We both made it verbally clear that with every discussion to take place, there was no concern for having any final resolution. The only requirement is that we shared and expressed our very real thoughts and feelings without judgment of each other.

We had to commit. And so we did.

We had to believe that the other wanted to be supportive, and listen whole-heartedly.

And each of us are doing this.

With support and understanding from your partner, YES you can find yourself within your intimate relationships.

Years ago I believed that maybe we aren't meant to be with the same person all of our lives.

This is what I believe now.

If your partner can honor you as another spiritual being having a human experience, then all of the human experiences you have in a lifetime can be shared with the same person.

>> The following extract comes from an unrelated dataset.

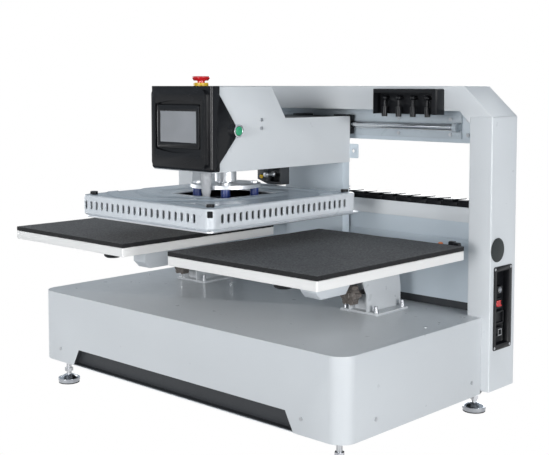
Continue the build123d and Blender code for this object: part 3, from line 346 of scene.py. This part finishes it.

But its a choice; a choice made by both people.

Both people have to be "all in" for it to work. I am with my husband because he is "all in" with me, flaws and all. I was ready to throw in the towel because I now can acknowledge that I quit when things get hard in relationships. I understand that the root of my issues is abandonment, and when sh*t goes awry, I do to my partners what I fear most - abandon them.

Making the choice to stay, and be "all in" is really about you, and not about your partner. In fact everything in life you experience is really about you, and never about them.

You most certainly will learn about yourself if you stay AND if you go. The lessons are there either way. Its your choice, as everything in your life is... it really is.

Go dive deeper into yourself, I encourage you to, but if you honestly are not "all in" with your partner, or if your partner isn't "all in" with you, then its time to move on.